While it’s juicy fun to read Hess’s lampoons of a variety of widely-looked-up-to public figures — from FDR (“What makes you think I have anything against Roosevelt? Roosevelt was wonderful — if you like fascists”) to Arthur Schlesinger Jr. (“Most people would call him a left-wing historian.” “He is neither left-wing nor a historian.”); from placing Huey Long among totalitarian “right-wingers” to casually stating that Texas oil billionaire “[H.L.] Hunt was a Stalinist;” or simply listing “Humphrey, Ford, Jackson, Rockefeller, Kennedy, Reagan or any of the other state socialists of the American right” — they aren’t mere provocations.
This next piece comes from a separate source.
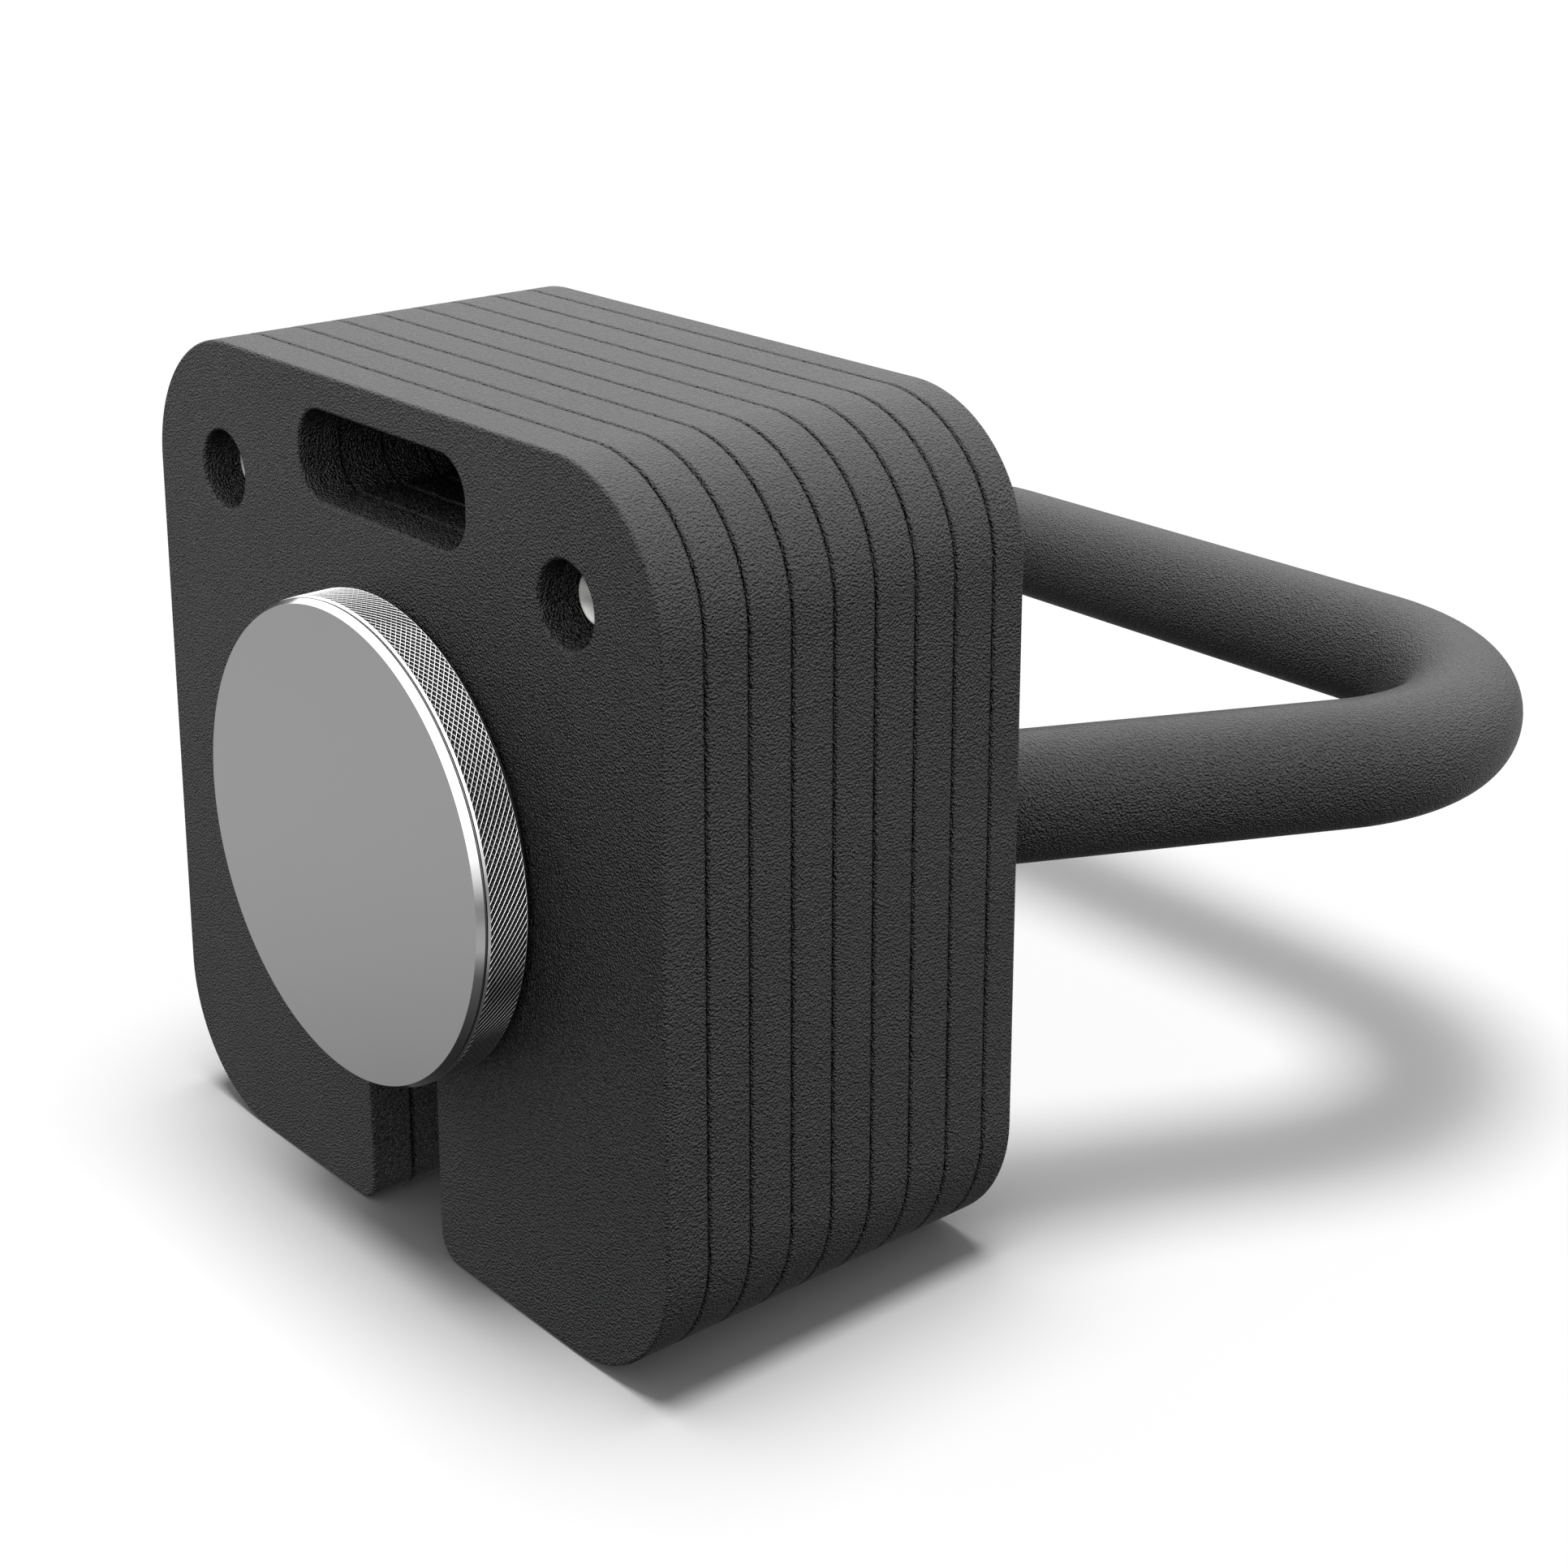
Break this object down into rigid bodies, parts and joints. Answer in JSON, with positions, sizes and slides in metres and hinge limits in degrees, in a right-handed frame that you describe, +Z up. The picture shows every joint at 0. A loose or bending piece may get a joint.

Instead, they come from a consistent positive worldview. Hess is confident that almost all political power can be devolved to neighborhoods (though this enthusiasm doesn’t prevent some cutting criticism of his time in the suburbs). The few remaining larger-scale necessities would be taken care of by agreements similar to the federations of classical anarchism, sans their tendency towards bureaucracy suspiciously like representative democracy in all but name. He completely rejects the textbook arguments that representation of any sort is necessary at all, and suggests that management could be handled by chimpanzees and pigeons.
Compared to Hess’s other works, his viewpoint is closest to the previous year’s Dear America and the documentary Karl Hess: Toward Liberty in capturing him at his leftmost. As Merrill notes, “you’ve really moved as far left as you can go.”
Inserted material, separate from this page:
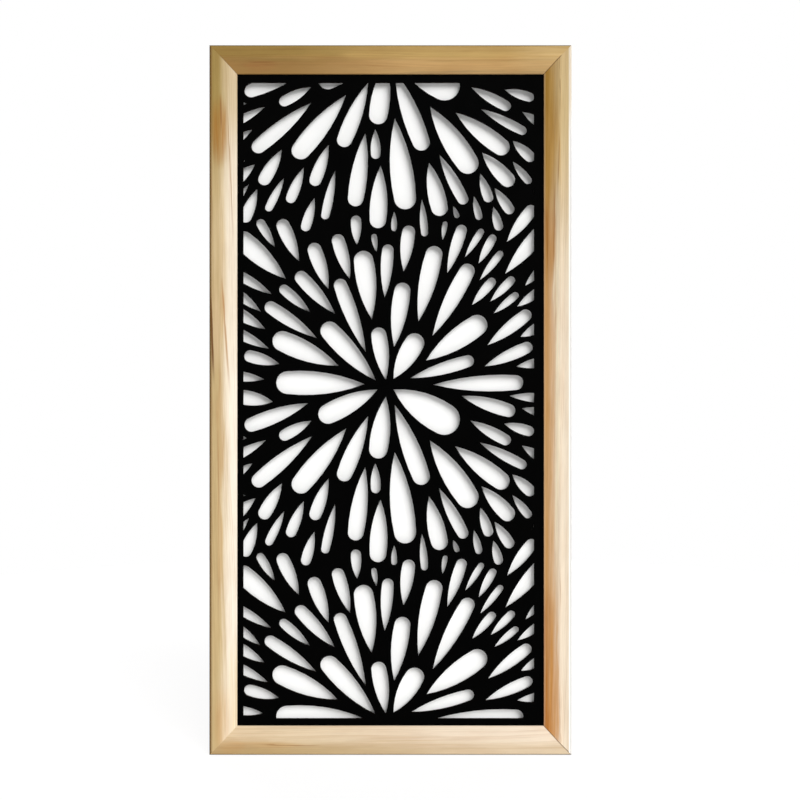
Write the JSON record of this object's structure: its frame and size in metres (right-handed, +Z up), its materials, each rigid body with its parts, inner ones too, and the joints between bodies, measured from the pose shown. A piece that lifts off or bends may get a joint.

This Hess prefers “anarchist” to “libertarian”, and his position on capitalism is: “Theoretical, laissez-faire capitalism doesn’t strike me as immoral — just unnecessary. I’d prefer it to many other ways of running things, but it’s wasteful and causes people to be overly concerned with numbers”.
And Hess pitilessly dissects the empty sophistry of the vulgar libertarian propaganda he used to write for the wealthy: “Mostly, I wrote speeches praising ‘the great system that produces all our material well-being.’ It was easy. I simply leaped from the fact of the productivity to a generalized justification of everything associated with it.”
In discussing his personal experiences with powerful conservative leaders from William F. Buckley Jr. to Gerald Ford, Hess is candid but charitable, and never bitter. He still holds out his original hope that Barry Goldwater would become a New Leftist, though one of Goldwater’s suggestions, that the Soviet Union would eventually become freer than the United States, is too radical for even Hess’s credence.
While skewering conservatives’ phoniness in their lip service to what are still Hess’s ideals of self-reliance and local control, their bloodthirstiness and their devotion to national security, militarism and law and order, Hess would still agree with Matt Stone’s “I hate conservatives, but I really fucking hate liberals”:
“The only reason I’m knocking conservatives is because they’re worth knocking. Liberals scarcely are. Conservatives make a number of grievous errors, but they also make a number of correct analyses. It is not known to me that liberals make any correct analyses.” Liberals’ unlimited elitism and grasping for centralization of power infuriates Hess even more than conservatives, and puts them “slightly farther along the road to dictatorship.”
Surprisingly, Hess retains sympathy for the Norman Thomas socialism of his pre-conservative youth, seeing value in its social programs before the New Deal’s elites removed them from popular control.
To many, Hess’s relative sympathy for Israel may be even more unexpected. He praises its (and Sweden’s!) parliamentary structure for its absence of an executive branch, and thus a personality cult around its leader. He baffledly replies “I neither endorse nor understand it” when asked about the left’s favoring the Arab states, which rather than being socialist “are feudal … actually pre-capitalist!” While acknowledging that its current location in the Middle East makes it “a roadblock to world peace for generations to come” (though “I think you can make a fairly good case for its having happened in self-defense”), for all his antistatism he believes that “a Jewish state, located in a politically hospitable region [such as “Texas or Orange County. Those areas aren’t being used for much now”], would almost certainly become a great benefit to all mankind.”
Hess comes across as far as possible from the Bill Ayers-style hard leftists who came to be identified with the revolutionary ends of the radical left, disclaiming any attraction to leadership even when pressed if it would be “even for a brief, transitory period”. Indeed Playboy calls him a “humane revolutionary”. While Hess puzzles why conservatives don’t admire the Black Panthers and amends NRA slogans to be more antigovernment, he conspicuously lacks enthusiasm for putting counterrevolutionaries up against the wall: “the freer a society gets, the less need there is to shoot people”. His sheer personal modesty and lack of self-aggrandizement is telling, lacking any impulse towards puffery or dropping the many names he easily could. As he sums up his anarchism: “What did you expect, a lot of rules?”
Hess evinces a commendable skepticism of the counterculture’s widespread and often-disastrous attraction to dubiousness and charlatanism, lacking the trendy enthusiasm for drugs (“pleasurable, but they don’t expand your mind. They make you useless”) or Mao (“an elitist, a bureaucrat”). If anything he takes this a bit too far; he’s unduly dismissive of Timothy Leary as “a clown” (certainly a huckster, but an often-prescient one) and it’s jarring that an anarchist outlaw would have no sympathy for Bonnie and Clyde.
Ours is an era where the left has, in diametric opposition to Hess and Voltairine de Cleyre, become steadily more hostile to American culture — with their occasional attempts to invoke it coming off as insincere — while becoming wedded ever more intimately with its government, and anarchism seems to have difficulty remembering its anti-statism.
When the label of “libertarian” has become so diluted that a recent Playboy interviewee could in the same breath claim it while insisting he’s “not for” marijuana legalization, we need some public figures with Hess’s down-to-earth, plainspoken, yet unbending radicalism.